Ode to a Bleeding Heart

As Peace Corps volunteers, each one of us has a little bit of a bleeding heart. You know the phenomenon: You see that homeless person begging on the subway and you’re sure he’s going to use that dollar for a cigarette but how could you not give it to him, really? You know those kids begging on the streets of that sprawling third world capital are really part of a mafia-like real-life Slum Dog Millionaire organization and that giving them money only helps to reinforce the problematic system underlying and reinforcing the roots of poverty, but you give them your spare change anyway. Having a bleeding heart is a rather snide way of saying you are easily manipulated by expressions of need and are overly eager to help. There is something of an implication when using this phrase that that your 25 cents, one dollar, or even twenty dollar bill really aren’t doing anything to help the situation at all.

This is a major problem with the way development is done in the world today: Money and resources are thrown at a problem because need is expressed, but a lack of true understanding of the problem causes well-intended help to be waisted, misused or misguided. Water pumps fall into disrepair with no one to fix them. That school that was built becomes vacant because there are no trained teachers or school supplies to fill the classroom. Latrines fall into disrepair and new and innovative farming techniques are not absorbed by the communities they are introduced to. None of this means that these efforts are not noble and worthy. It does however call into question how helpful aid actually is when billions of dollars every year are spent on development in Africa with very little to show for it.

As Peace Corps Volunteers, part of our project here is to combat the forces that make development go wrong. We're supposed to forgo 'charity’ for ‘capacity building.’ Instead of ‘give-aways’ we teach communities how to work with the resources they have to build themselves up. We spend two years learning a language we’ll never speak again and making friends in communities not on any map so that we can understand and respond to the true needs of its individuals. None of this changes the fact that some of us, including myself, are gushing, leaking, incurable and insatiable bleeding hearts. I’ve managed to patch mine up over the years with theory and intellectual hobb-nobbery on why helping others should be done in a more 'enlightened' manor, but none of that seemed to stop me last week when I made a bad bleeding heart decision.
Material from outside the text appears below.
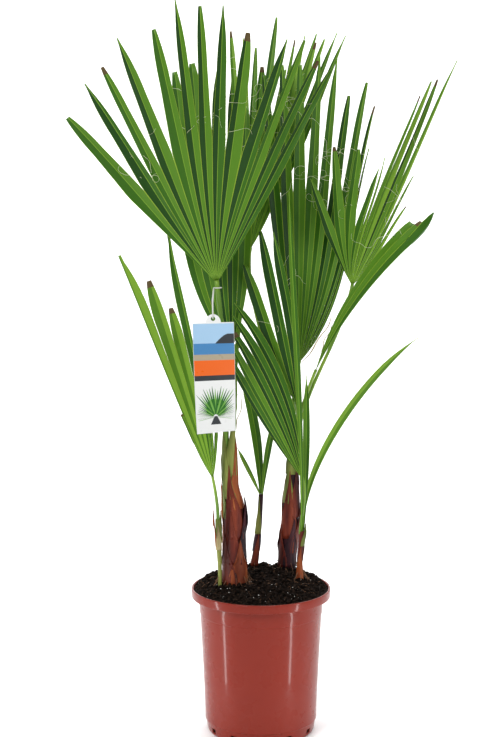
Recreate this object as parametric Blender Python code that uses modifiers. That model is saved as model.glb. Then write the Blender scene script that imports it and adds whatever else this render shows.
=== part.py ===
"""Potted Mexican fan palm: a clump of two young fan palms and three seedlings in a nursery pot.

Metres, +Z up. The origin is the centre of the pot's flat underside, and the front is at -Y.
Leans are degrees from upright as seen from the front, positive towards +X.
"""

import math
import random
from dataclasses import dataclass

import bmesh
import bpy
from mathutils import Vector

# Gap between neighbouring pieces
GAP = 0.0003

# The pot: a moulded nursery pot, 21 cm across its rim
POT_HEIGHT = 0.220
POT_RIM_RADIUS = 0.105
POT_RIM_BAND = 0.013
POT_LIP = 0.003
POT_WALL = 0.0015
POT_NECK_RADIUS = 0.0940
POT_COLLAR_DROP = 0.025
POT_COLLAR_STEP = 0.0009
POT_HEEL_RADIUS = 0.0845
POT_HEEL_HEIGHT = 0.0180
POT_FOOT_RADIUS = 0.0795
POT_FLOOR = 0.0018
POT_SIDES = 40
DRAIN_COUNT = 12
DRAIN_WIDTH = 0.010
DRAIN_HEIGHT = 0.007

# The soil: level with the rim at the edge, and heaped towards the back
SOIL_EDGE_DROP = 0.0016
SOIL_HEAP = 0.0150
SOIL_HEAP_POWER = 5.0
SOIL_BACK_SLOPE = 5.0
SOIL_RUFFLE = 0.0010
SOIL_RING_SHARES = (0.0, 0.25, 0.50, 0.70, 0.85, 0.93, 0.98)
STEM_SINK = 0.004

# The blades: a thin sheet, whole near its hub and split into tapering leaflets beyond
BLADE_THICKNESS = 0.0024
BLADE_START = 0.010
BLADE_WAIST = 0.50
WAIST_SHARE = 0.72
TIP_HALF_WIDTH = 0.0014
PETIOLE_REACH = 0.0058
PETIOLE_STEPS = 7
TUBE_STEPS_ROUND = 1

# The tag: a printed plastic card on an elastic loop
TAG_WIDTH = 0.0595
TAG_HEIGHT = 0.160
TAG_THICKNESS = 0.0010
TAG_TAB_WIDTH = 0.022
TAG_TAB_HEIGHT = 0.012
TAG_HOLE_RADIUS = 0.0032
TAG_TOP_CENTRE = Vector((-0.0697, -0.0640, 0.6270))
TAG_TWIST = 24.0
TAG_ROLL = -1.5
LOOP_RADIUS = 0.0007
LOOP_RING = 0.0060
LOOP_DROP = 0.0070

# The colours: base colour, roughness
PLASTIC_RED = ((0.42, 0.10, 0.065), 0.28)
SOIL_BLACK = ((0.035, 0.026, 0.020), 0.95)
SHEATH_BROWN = ((0.26, 0.09, 0.05), 0.60)
SHEATH_PURPLE = ((0.12, 0.04, 0.04), 0.60)
STALK_GREEN = ((0.22, 0.30, 0.05), 0.45)
LEAF_GREEN = ((0.08, 0.22, 0.03), 0.45)
CARD_WHITE = ((0.80, 0.82, 0.82), 0.35)


@dataclass
class Stem:
    """A stem of close leaf sheaths: its line from the ground up, and its radius at each point."""

    name: str
    line: tuple
    radii: tuple
    colour: tuple


@dataclass
class Fan:
    """A fan blade on its petiole. Each leaflet is (lean of its tip, reach), from left to right."""

    name: str
    foot: tuple
    hub: tuple
    leaflets: tuple
    roots: tuple
    back: float
    sweep: float = 0.0
    cup: float = 0.0
    split: float = 0.5
    curl: float = 2.0
    petiole_radii: tuple = (0.0036, 0.0030)
    petiole_rise: float = 0.35


@dataclass
class Ribbon:
    """A single narrow leaf: the corner points of a smooth line, and its widest half width."""

    name: str
    line: tuple
    half_width: float


STEMS = (
    Stem(
        "stem_left",
        ((-0.0395, -0.015, None), (-0.0395, -0.015, 0.244), (-0.0397, -0.015, 0.260),
         (-0.0405, -0.015, 0.308), (-0.0412, -0.014, 0.348), (-0.0458, -0.013, 0.380),
         (-0.0470, -0.012, 0.418), (-0.0470, -0.012, 0.426)),
        (0.0200, 0.0182, 0.0178, 0.0162, 0.0146, 0.0112, 0.0113, 0.0113),
        SHEATH_BROWN,
    ),
    Stem(
        "stem_right",
        ((0.0408, 0.050, None), (0.0408, 0.050, 0.248), (0.0420, 0.050, 0.270),
         (0.0462, 0.049, 0.310), (0.0462, 0.048, 0.335), (0.0480, 0.046, 0.376),
         (0.0480, 0.045, 0.413)),
        (0.0155, 0.0134, 0.0138, 0.0136, 0.0130, 0.0095, 0.0092),
        SHEATH_PURPLE,
    ),
    Stem(
        "stem_middle_seedling",
        ((-0.0096, 0.052, None), (-0.0096, 0.052, 0.244), (-0.0057, 0.0515, 0.276),
         (-0.0027, 0.051, 0.300), (-0.0012, 0.050, 0.325), (0.0002, 0.049, 0.352)),
        (0.0058, 0.0053, 0.0053, 0.0046, 0.0042, 0.0040),
        SHEATH_PURPLE,
    ),
    Stem(
        "stem_left_seedling",
        ((-0.0615, -0.029, None), (-0.0615, -0.029, 0.238), (-0.0618, -0.030, 0.262),
         (-0.0633, -0.033, 0.300), (-0.0640, -0.034, 0.326), (-0.0640, -0.034, 0.332)),
        (0.0032, 0.0029, 0.0032, 0.0048, 0.0046, 0.0044),
        STALK_GREEN,
    ),
    Stem(
        "stem_right_seedling",
        ((0.0585, -0.004, None), (0.0585, -0.004, 0.244), (0.0582, -0.005, 0.266),
         (0.0605, -0.007, 0.290), (0.0612, -0.008, 0.302), (0.0612, -0.008, 0.308)),
        (0.0052, 0.0046, 0.0046, 0.0048, 0.0056, 0.0058),
        SHEATH_BROWN,
    ),
)


def even_leaflets(count, left, right, side_reach, middle_reach, seed):
    """Leaflets spaced evenly from the left lean to the right one, longest in the middle."""
    draw = random.Random(seed)
    leaflets = []
    for index in range(count):
        share = index / (count - 1)
        bulge = 1.0 - (2.0 * share - 1.0) ** 2
        lean = left + (right - left) * share + draw.uniform(-0.8, 0.8)
        reach = side_reach + (middle_reach - side_reach) * bulge
        leaflets.append((lean, reach * draw.uniform(0.95, 1.05)))
    return tuple(leaflets)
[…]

I was sitting with my neighbors after dark drinking dolo, and I had one of my solar lights with me made by Luci Lux brand. This particular solar light is attractive and well designed, and while it is not particularly fancy or expensive it always draws an audience when I bring it out for a midnight stroll. My neighbors were frying fish, so I sat with them and held the light out so they could see. They swooned over it, passing it from hand to hand, excited by the fact that it didn’t need batteries. I looked around the dark courtyard, illuminated only by the occasional fire, and realized that I had an extra solar light that I wasn’t using tucked away in my room. Heavily, and knowing full well that what I was doing was stupid, I went to retrieve it. I brought it back and handed it to one of the children, saying It’s for the whole family. A gift. It immediately spurred a chasing and crying fit among the children, and while the adults seemed grateful I received far less gratitude than entitled requests.

Where’s mine? Another neighbor asked, You’re giving this one to me right? Yet another inquired, gesturing to the one I was holding. You have two of these. I’m taking this one home, said a young friend. The requests kept coming. You know, here we have nothing. Look at America, you have everything. You can have so much money there! You’re going to give me some money so I can start my own dolo business, if I make a profit I’ll pay you back. It is hard to deflect these remarks and requests after I’ve just handed a very valuable trinket to one section of a family whose last name probably comprises 40% of Solenzo. What makes them special? Why do they get the hand-out and others get nothing? If you can just give these things away, why are you being so stingy? Every single one of these is a valid question to be raised. And every single one is a reason I should not have done it. I tried to explain myself: That I was there to help them help themselves. That I was trying. That I had given up two years of my life and left my family and the comforts of home to live in a dusty, land-locked, unfarmiliar country where I had to fetch my own water and face down intestinal worms and malaria just so I could be there with them dammit!

But none of that ‘sacrifice’ means anything to someone who isn’t sure if dinner is coming tonight, and when I leave, this community will be largely as I left it. I’ll have to fight being the meat-buying-clean-clothes-wearing-iphone-owning-solar-panel-purchasing-ticket-to-the-promised-land-guaranteeing-money-tree that I can’t blame a Burkinabe for see in me. My flop with the solar light set me back a few battles in that fight.